An antitoxin is a specialized antibody or group of antibodies that has the ability to neutralize a particular toxicant, a type of toxin produced exclusively by living organisms. Like its counterpart, the antitoxin is also produced in living organisms, which includes plants, animals, and humans. The activity of an antitoxin is similar to that of a vaccine in that the organism’s immune system is stimulated to produce a specific antitoxin in response to the presence of small amounts of a corresponding toxin.
Natural antitoxins are useful in counteracting the poisonous effects of being bitten by certain animals or insects, such as a venomous snake or spider. However, antitoxins are also effective against the toxic effects of bacteria and other microorganisms, such as Clostridium botulinum and Corynebacterium diphtheriae, which cause botulism and diphtheria, respectively. In addition, the application of an antitoxin is not limited to being an after-the-fact treatment and may be used as a preventative measure against disease in an otherwise healthy organism.
Disease prevention through the use of natural antitoxins is commonplace in the management of livestock, such as cows, goats, and sheep. This practice most often applies to animals that have not been previously vaccinated against a disease, or in the case of the animal’s immunization record being unknown. Furthermore, the most common antibody utilized for this purpose in husbandry is tetanus antitoxin. Conditions under which this antitoxin may be given in addition to those already cited include an injury where the wound is suspected of coming into contact with contaminated soil, or following tail docking or castration. In humans, however, the transmission of antitoxins from one individual is far less practical and full of potential risk.

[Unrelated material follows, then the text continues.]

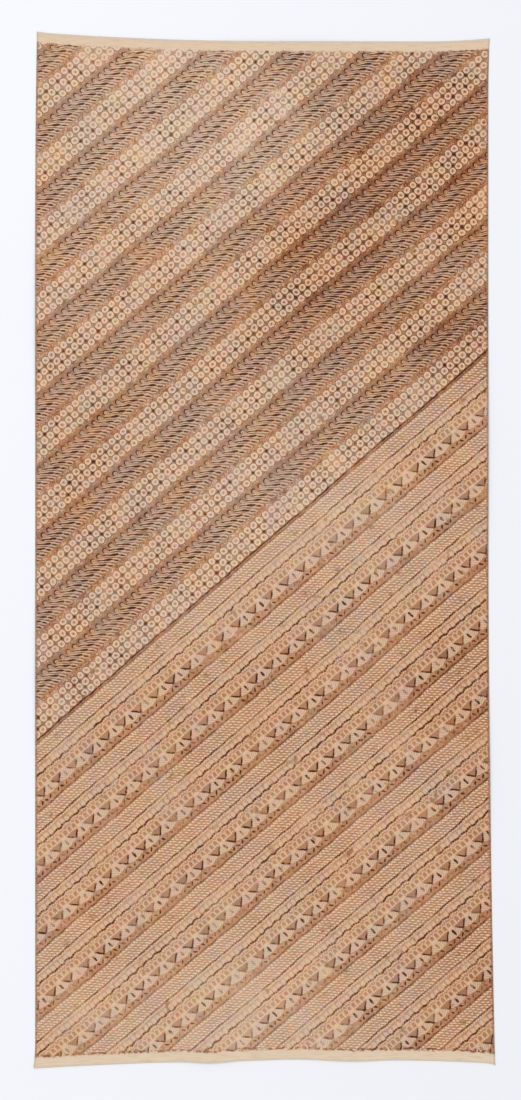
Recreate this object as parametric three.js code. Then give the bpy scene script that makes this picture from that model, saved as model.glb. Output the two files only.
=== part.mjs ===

This leads one to wonder how a counteractive antitoxin can be produced to benefit a human, particularly one who has been infected with a toxin. Fortunately, nature’s design not only makes it possible for antitoxins to be produced internally by living creatures, but also permits them to be transferred from one to another by injection. The host of choice is usually a horse, which is injected with the toxic substance in question in gradually increasing increments. This does not harm the animal in any way. Instead, the horse produces the appropriate antibodies, which can then be donated to a human being to launch what is known as passive immunity against the invading toxin.

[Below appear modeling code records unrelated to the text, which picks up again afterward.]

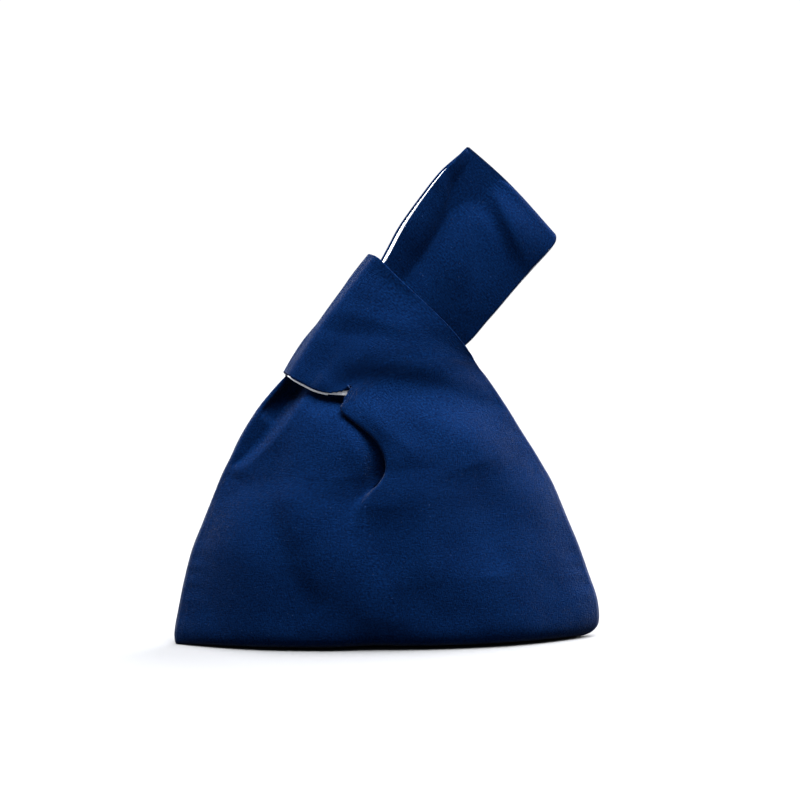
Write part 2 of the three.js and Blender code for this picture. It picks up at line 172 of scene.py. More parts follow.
# Rows of the long handle's half, from the flap to the end that stands upper right.
# out_*: the edge that starts as the left side seam; back_out: how much further left the back
# panel's outer edge lies.
LONG_ROWS = table(
    "out_x out_z out_depth in_x in_z in_depth crown bow back_in back_out lining_x lining_z steps", [
        [-92.5, 94, SEAM_DEPTH, -3, 95, 30, 9, 0, 4, 0, 0, 0, 1],
        [-88.1, 102.8, SEAM_DEPTH, 1.5, 104, 30, 8, 0, 4, 0, 0, 0, 1],
        [-83.7, 112.2, SEAM_DEPTH, 1, 112, 29, 7, 0, 3, 0, 0, 0, 1],
        [-78.7, 121, SEAM_DEPTH, -1, 118.5, 26.6, 6, 0, 3, 0, 0, 0, 1],
        [-72.5, 130.4, SEAM_DEPTH, -3.5, 123.5, 23.5, 4.8, 0, 2, 0, 0, 0, 1],
        [-65.9, 138.6, SEAM_DEPTH, -5, 128.5, 18.5, 3.2, 0, 2, 0, 0, 0, 1],
        [-57.7, 147.5, SEAM_DEPTH, -5.5, 133.5, 12, 1.5, 0, 1, 0, 0, 0, 1],
        [-50, 154.7, 2.4, -3.5, 138, 9, 0.5, 0, 0, 0, 0, 0, 2],
        [-39, 167.4, 3.6, 6, 143, 7.5, 2, 0, 0, 0, 0, 0, 2],
        [-21.8, 189, 5, 23, 152.5, 5.5, 5, 0, 0, 1.2, 0.3, -0.3, 2],
        [-2.9, 210, 7, 41.9, 164.5, 6.4, 3.2, 0, 0, 1.8, 0.3, -0.3, 2],
        [8.3, 230.4, 8.4, 56.1, 180.7, 8.8, 2.8, 0, 0, 1.1, 0.4, -0.4, 2],
        [19.3, 246.8, 8.4, 69.8, 196.3, 9, 3, 1, 0, 0.9, 0.4, -0.4, 2],
        [31, 261.6, 8.4, 82.8, 210.6, 8, 3.6, 2, 0, 0.6, 0.4, -0.4, 1],
    ])
LONG_END = dict(
    out_x=44.6, out_z=275.5, in_x=96.3, in_z=225.4, out_depth=7.5, in_depth=6.8, crown=0, bow=2,
    corner=5, back_in=0, back_out=-1, lining_x=0.4, lining_z=-0.4)

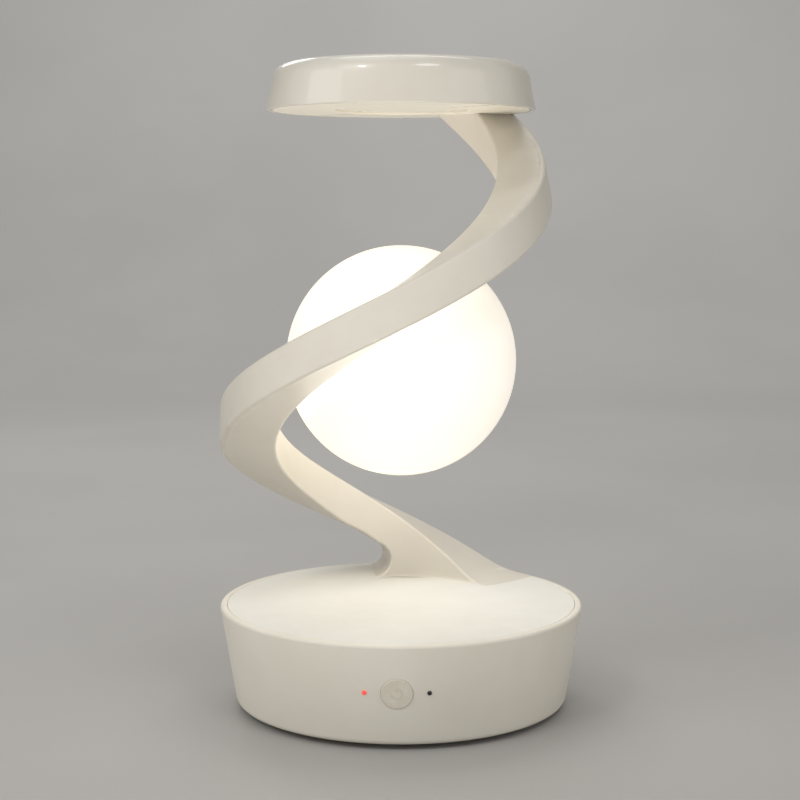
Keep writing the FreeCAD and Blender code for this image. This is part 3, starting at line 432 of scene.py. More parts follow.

There is one caveat to this process, though. Passing antibody proteins from horse to man may invoke an illness known as serum sickness, also known as immune complex disease. Symptoms typically appear within one to three weeks and include nausea, joint pain, swelling of the lymph nodes, and redness around the injection site. This occurs when immune complexes, which are composed of antibody proteins and toxin antigens bound to each other, accumulate and collect in the bloodstream and organs and trigger an inflammatory response. However, unless the person suffers from impaired immunity, the body targets and destroys these deposits within a relatively short time, permitting a full recovery.